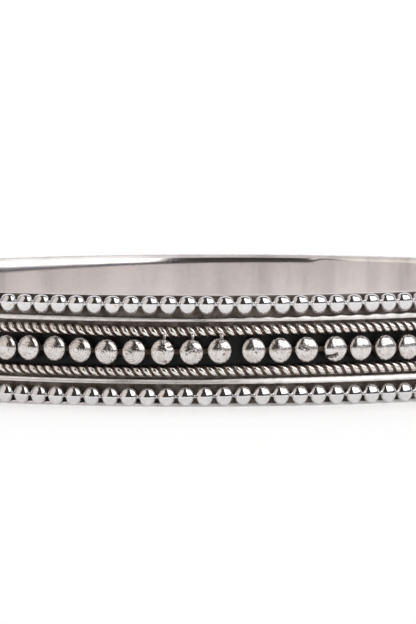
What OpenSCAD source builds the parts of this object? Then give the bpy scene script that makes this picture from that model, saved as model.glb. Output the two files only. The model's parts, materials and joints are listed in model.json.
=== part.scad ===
// Beaded bangle: a flat silver band with rows of beads, twisted wire and plain wire around it.
// The bangle lies flat. Its axis is Z and the band's lower edge stands on z = 0.
// Angles go round Z from +X, and the side that is seen in front faces -Y.

/* [Band] */
// Inner diameter, where the wrist goes
inner_d = 63; // [60:0.5:70]
// Thickness of the band's wall
band_t = 0.8; // [0.6:0.05:1.2]
// Height of the band from edge to edge
band_h = 9.15; // [9.1:0.05:10]
// Rounding of the band's edges
edge_r = 0.15; // [0.05:0.05:0.25]
// Clearance between the band and each row on it
seat_gap = 0.05; // [0.03:0.01:0.1]

/* [Edge bead rows] */
// Diameter of the small beads
edge_bead_d = 1.4; // [1.1:0.05:1.45]
// Number of small beads in a row
edge_bead_n = 131; // [120:1:136]
// Diameter of the necks between the small beads
edge_neck_d = 0.5; // [0.3:0.05:0.7]
// Angle of the first small bead of the upper row past the front, in bead steps
upper_row_phase = 0.98; // [0:0.01:1]
// Angle of the first small bead of the lower row past the front, in bead steps
lower_row_phase = 0.87; // [0:0.01:1]

/* [Centre bead row] */
// Diameter of the large beads
centre_bead_d = 2; // [1.6:0.05:2.1]
// Number of large beads
centre_bead_n = 90; // [80:1:94]
// Diameter of the necks between the large beads
centre_neck_d = 0.6; // [0.4:0.05:0.8]
// Extra space between the beads where the ends of the row meet
join_gap = 0.5; // [0.05:0.05:0.8]
// Angle of the join past the front
join_angle = 4.2; // [-10:0.1:10]

/* [Wires] */
// Diameter of the twisted wires over both strands
twist_d = 0.88; // [0.7:0.02:0.9]
// Diameter of the upper plain wire
upper_plain_d = 0.34; // [0.25:0.01:0.5]
// Diameter of the lower plain wire
lower_plain_d = 0.42; // [0.25:0.01:0.5]

/* [Heights of the rows above the lower edge] */
// Lower row of small beads
lower_bead_z = 0.8; // [0.73:0.01:0.85]
// Lower plain wire
lower_plain_z = 2.02; // [1.8:0.01:2.1]
// Lower twisted wire
lower_twist_z = 2.93; // [2.85:0.01:3]
// Row of large beads
centre_bead_z = 4.6; // [4.54:0.01:4.64]
// Upper twisted wire
upper_twist_z = 6.2; // [6.15:0.01:6.25]
// Upper plain wire
upper_plain_z = 7.13; // [7:0.01:7.2]
// Upper row of small beads
upper_bead_z = 8.42; // [8.3:0.01:8.42]

/* [Hidden] */
$fn = 96;
silver = "silver";
worn_silver = "lightgray";
dark_silver = "dimgray";
inner_r = inner_d / 2;
outer_r = inner_r + band_t;
front = -90;

// Radius of the circle that the middle of a row lies on, for a bead or wire of diameter d
function row_radius(d) = outer_r + seat_gap + d / 2;

// Flat strip with rounded edges, bent to a ring
module band() {
    flat_t = band_t - 2 * edge_r;
    flat_h = band_h - 2 * edge_r;
    color(dark_silver)
        rotate_extrude($fn = 360)
            union() {
                translate([inner_r + edge_r, 0])
                    square([flat_t, band_h]);
                translate([inner_r, edge_r])
                    square([band_t, flat_h]);
                for (x = [0, flat_t], y = [0, flat_h])
                    translate([inner_r + edge_r + x, edge_r + y])
                        circle(r = edge_r, $fn = 32);
            }
}

// Straight neck that joins two beads of diameter bead_d, a step apart on a circle of radius r
module neck(r, step, bead_d, neck_d) {
    span = 2 * r * sin(step / 2);
    translate([r * cos(step / 2), 0])
        rotate([90, 0, 0])
            cylinder(h = span - bead_d / 2, d = neck_d, center = true, $fn = 32);
}

// Beaded wire: beads at even steps from start, each joined to the next, with the join left over
module beaded_wire(z, bead_d, neck_d, count, start, join_step) {
    r = row_radius(bead_d);
    step = (360 - join_step) / count;
    translate([0, 0, z])
        union() {
            for (i = [0:count - 1])
                rotate(start + i * step)
                    translate([r, 0])
                        sphere(d = bead_d);
            for (i = [0:count - 2])
                rotate(start + (i + 0.5) * step)
                    neck(r, step, bead_d, neck_d);
            rotate(start - (step + join_step) / 2)
                neck(r, step + join_step, bead_d, neck_d);
        }
}

// Row of small beads with no wider step anywhere
module edge_bead_row(z, phase) {
    color(silver)
        beaded_wire(z, edge_bead_d, edge_neck_d, edge_bead_n,
            front + phase * 360 / edge_bead_n, 0);
}

module upper_bead_row() {
    edge_bead_row(upper_bead_z, upper_row_phase);
}

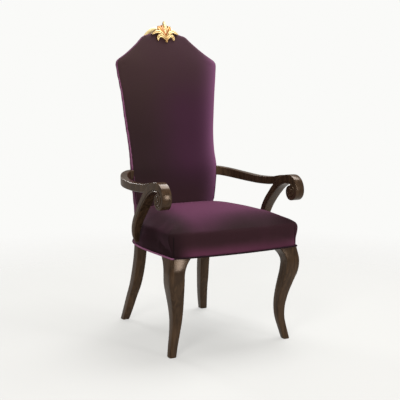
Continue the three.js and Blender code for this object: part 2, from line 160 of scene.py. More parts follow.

▬▬▬▬▬▬▬▬▬▬

**Goal**.
Copy out each record from above, exactly.

**Answer to this task**.
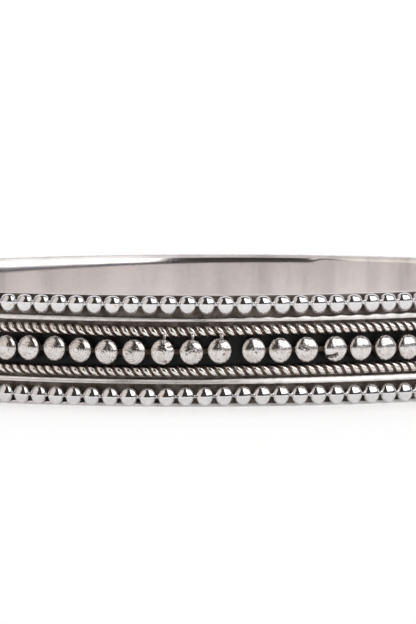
What OpenSCAD source builds the parts of this object? Then give the bpy scene script that makes this picture from that model, saved as model.glb. Output the two files only. The model's parts, materials and joints are listed in model.json.
=== part.scad ===
// Beaded bangle: a flat silver band with rows of beads, twisted wire and plain wire around it.
// The bangle lies flat. Its axis is Z and the band's lower edge stands on z = 0.
// Angles go round Z from +X, and the side that is seen in front faces -Y.

/* [Band] */
// Inner diameter, where the wrist goes
inner_d = 63; // [60:0.5:70]
// Thickness of the band's wall
band_t = 0.8; // [0.6:0.05:1.2]
// Height of the band from edge to edge
band_h = 9.15; // [9.1:0.05:10]
// Rounding of the band's edges
edge_r = 0.15; // [0.05:0.05:0.25]
// Clearance between the band and each row on it
seat_gap = 0.05; // [0.03:0.01:0.1]

/* [Edge bead rows] */
// Diameter of the small beads
edge_bead_d = 1.4; // [1.1:0.05:1.45]
// Number of small beads in a row
edge_bead_n = 131; // [120:1:136]
// Diameter of the necks between the small beads
edge_neck_d = 0.5; // [0.3:0.05:0.7]
// Angle of the first small bead of the upper row past the front, in bead steps
upper_row_phase = 0.98; // [0:0.01:1]
// Angle of the first small bead of the lower row past the front, in bead steps
lower_row_phase = 0.87; // [0:0.01:1]

/* [Centre bead row] */
// Diameter of the large beads
centre_bead_d = 2; // [1.6:0.05:2.1]
// Number of large beads
centre_bead_n = 90; // [80:1:94]
// Diameter of the necks between the large beads
centre_neck_d = 0.6; // [0.4:0.05:0.8]
// Extra space between the beads where the ends of the row meet
join_gap = 0.5; // [0.05:0.05:0.8]
// Angle of the join past the front
join_angle = 4.2; // [-10:0.1:10]

/* [Wires] */
// Diameter of the twisted wires over both strands
twist_d = 0.88; // [0.7:0.02:0.9]
// Diameter of the upper plain wire
upper_plain_d = 0.34; // [0.25:0.01:0.5]
// Diameter of the lower plain wire
lower_plain_d = 0.42; // [0.25:0.01:0.5]

/* [Heights of the rows above the lower edge] */
// Lower row of small beads
lower_bead_z = 0.8; // [0.73:0.01:0.85]
// Lower plain wire
lower_plain_z = 2.02; // [1.8:0.01:2.1]
// Lower twisted wire
lower_twist_z = 2.93; // [2.85:0.01:3]
// Row of large beads
centre_bead_z = 4.6; // [4.54:0.01:4.64]
// Upper twisted wire
upper_twist_z = 6.2; // [6.15:0.01:6.25]
// Upper plain wire
upper_plain_z = 7.13; // [7:0.01:7.2]
// Upper row of small beads
upper_bead_z = 8.42; // [8.3:0.01:8.42]

/* [Hidden] */
$fn = 96;
silver = "silver";
worn_silver = "lightgray";
dark_silver = "dimgray";
inner_r = inner_d / 2;
outer_r = inner_r + band_t;
front = -90;

// Radius of the circle that the middle of a row lies on, for a bead or wire of diameter d
function row_radius(d) = outer_r + seat_gap + d / 2;

// Flat strip with rounded edges, bent to a ring
module band() {
    flat_t = band_t - 2 * edge_r;
    flat_h = band_h - 2 * edge_r;
    color(dark_silver)
        rotate_extrude($fn = 360)
            union() {
                translate([inner_r + edge_r, 0])
                    square([flat_t, band_h]);
                translate([inner_r, edge_r])
                    square([band_t, flat_h]);
                for (x = [0, flat_t], y = [0, flat_h])
                    translate([inner_r + edge_r + x, edge_r + y])
                        circle(r = edge_r, $fn = 32);
            }
}

// Straight neck that joins two beads of diameter bead_d, a step apart on a circle of radius r
module neck(r, step, bead_d, neck_d) {
    span = 2 * r * sin(step / 2);
    translate([r * cos(step / 2), 0])
        rotate([90, 0, 0])
            cylinder(h = span - bead_d / 2, d = neck_d, center = true, $fn = 32);
}

// Beaded wire: beads at even steps from start, each joined to the next, with the join left over
module beaded_wire(z, bead_d, neck_d, count, start, join_step) {
    r = row_radius(bead_d);
    step = (360 - join_step) / count;
    translate([0, 0, z])
        union() {
            for (i = [0:count - 1])
                rotate(start + i * step)
                    translate([r, 0])
                        sphere(d = bead_d);
            for (i = [0:count - 2])
                rotate(start + (i + 0.5) * step)
                    neck(r, step, bead_d, neck_d);
            rotate(start - (step + join_step) / 2)
                neck(r, step + join_step, bead_d, neck_d);
        }
}

// Row of small beads with no wider step anywhere
module edge_bead_row(z, phase) {
    color(silver)
        beaded_wire(z, edge_bead_d, edge_neck_d, edge_bead_n,
            front + phase * 360 / edge_bead_n, 0);
}

module upper_bead_row() {
    edge_bead_row(upper_bead_z, upper_row_phase);
}

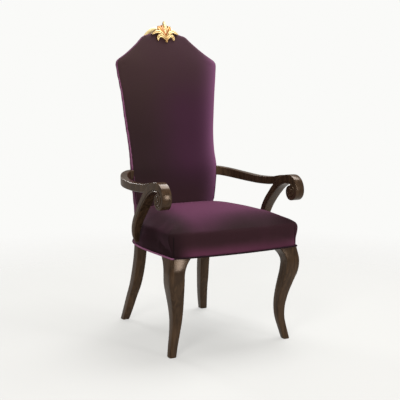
Continue the three.js and Blender code for this object: part 2, from line 160 of scene.py. More parts follow.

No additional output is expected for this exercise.